12.02
Sorry about the delay on this week’s writeup. There was this little thing called “Thanksgiving” getting in the way. That said, there was hardly anything to talk about this week, which is a surprise since we’re entering the final stretch.
After successfully disabling the pink space sub from three weeks ago, the kids are finally back home from their little adventure on Earth! …albeit minus Marie, who died ya know (can’t stop abusing that MST3k joke, I’m sorry), and Saki… who they forgot (more on that later). However unbeknownst to Haruto and the gang (and by proxy us since we haven’t seen these characters in a month outside of flashbacks), Shoko has been fighting the war as well, over the airwaves. A tv crew has arrived to make a documentary series about Dome 77 and their struggle to survive cutoff from their home nation. Its really struck a chord with ARUS and now they’re finally ready to ratify an agreement labeling Dorssia as a hostel state. Hooray!
That’s basically all this week’s episode gives us for a plot: characters being interviewed by a tv crew.

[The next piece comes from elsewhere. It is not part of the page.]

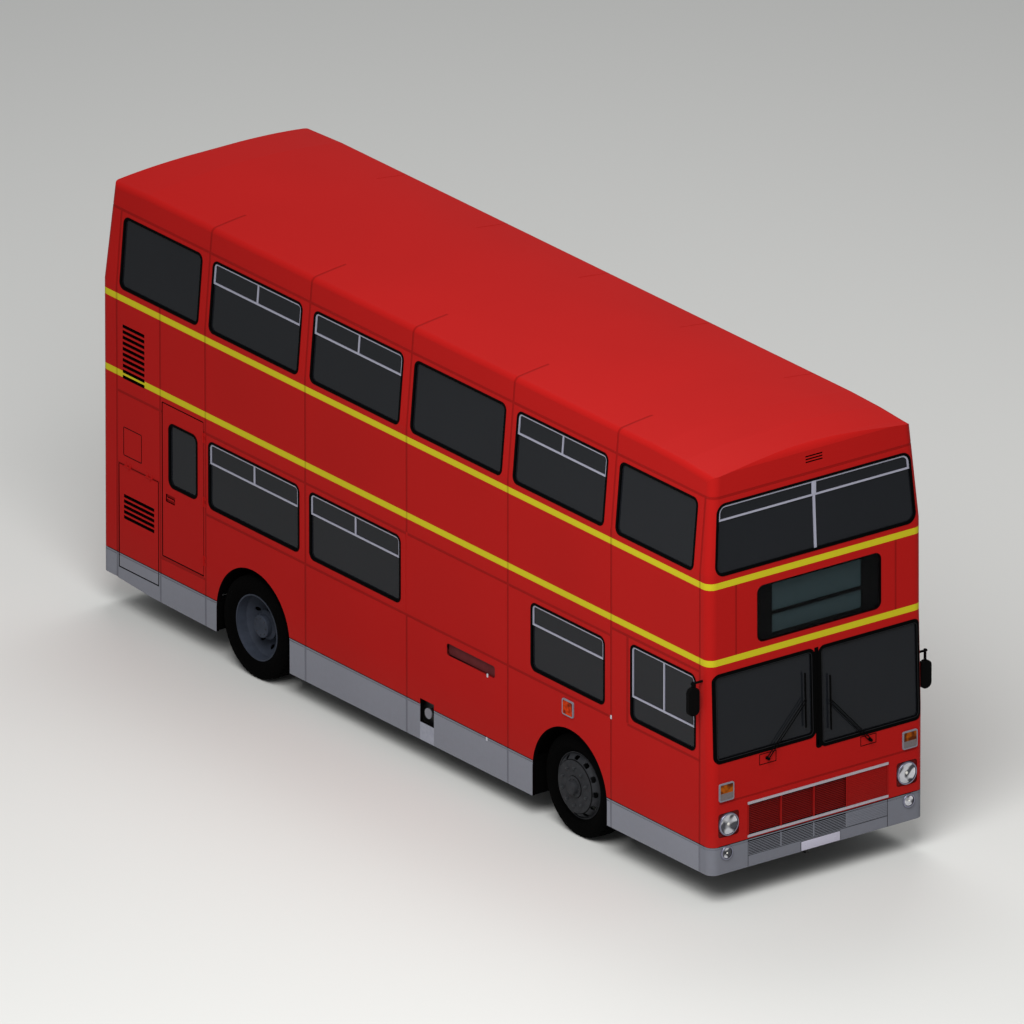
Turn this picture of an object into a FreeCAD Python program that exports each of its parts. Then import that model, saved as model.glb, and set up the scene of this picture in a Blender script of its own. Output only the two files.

The exception being L-Elf who’s gone all catatonic after Lieselotte’s death last week and locked himself in a storage closet to reenact the Walenski scene from Dark City. Finally we get to the treaty agreement with only two of the three major powers present (Shoko representing New JIOR and the American ARUS president), only to have Dorssia crash the party with a live satelite broadcast of Cain impaling a certain popular idol with a large saber. And before the captive audience can react to Saki Rikuno’s shock demise… her wounds immediately heal revealing the existence of the Kamitsukis. Well Haruto you got some ‘splainin to do.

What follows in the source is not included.